If I use a "traditional" AF_INET/SOCK_STREAM socket for this server, the only data I receive from clients will be the data payload itself. With an AF_INET/SOCK_RAW socket, I will get Layer 3 headers, Layer 4 headers, and the data. See this question for a better explanation on that.

With an AF_PACKET/SOCK_RAW socket, I would in theory get all the rest of the goodies down to the ethernet headers and be able to receive those, and digest them to my heart's content. The problem, I think, is that when using SOCK_RAW you're essentially telling your NIC that you don't want to handle any of the setup of the "connection". This is a problem because I want a client to be able to send TCP data / open a connection (or UDP or whatever else), have the server capture that request(s), and then do whatever with the ethernet headers the client sends to be used in a visualization. For now I'm content with one frame at a time, but I'd like to be able to do multiple in a series at a later date, which means I need connections to work.

Here's the issue: With a SOCK_RAW, the server would also need to handle the entire TCP handshake, or any other process that happens. That's out of scope for this project and I really just want to capture the entire frame of a request, I'm not trying to reinvent the wheel. Is AF_PACKET/SOCK_RAW what I'm actually looking for, or is there another way to capture the entire L2->L7 request?

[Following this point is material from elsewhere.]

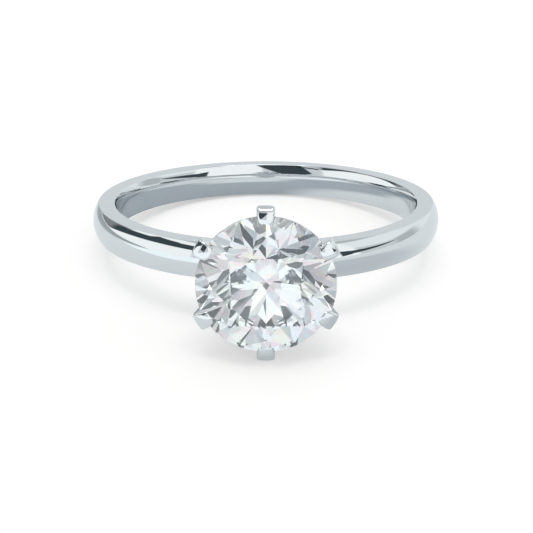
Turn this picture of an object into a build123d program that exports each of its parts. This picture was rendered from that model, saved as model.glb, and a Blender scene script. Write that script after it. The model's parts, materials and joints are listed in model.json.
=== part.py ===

Here's an example of a would-be client.py, sending basic data over a TCP socket:

import socket

HOST = '192.168.0.95'
PORT = 5000

with socket.socket(socket.AF_INET, socket.SOCK_STREAM) as s:
    s.connect((HOST, PORT))
    s.sendall(b'Hello, world')

Predictably, this works for a normal echo server. Here's the server.py, which I've been toying with and is otherwise garbage code. I would like to get the whole OSI onion from the client above, for example.

server.py

import socket

PORT = 5000

ETH_P_ALL = 3
ETH_P_IP = 0x800 # These two were stolen from some other answer, not sure

s = socket.socket(socket.AF_PACKET, socket.SOCK_RAW, socket.htons(ETH_P_ALL))
s.bind(('wlp0s20f3', 5000)) # Bind RAW socket to this specific interface, I guess
# Since raw sockets bind on an interface and not an address
# Note: Loopback (lo) usually gave me broken pipe / connection refused errors,
# this one seems to work (read: not break)

while True:
    print(s.recvfrom(4096))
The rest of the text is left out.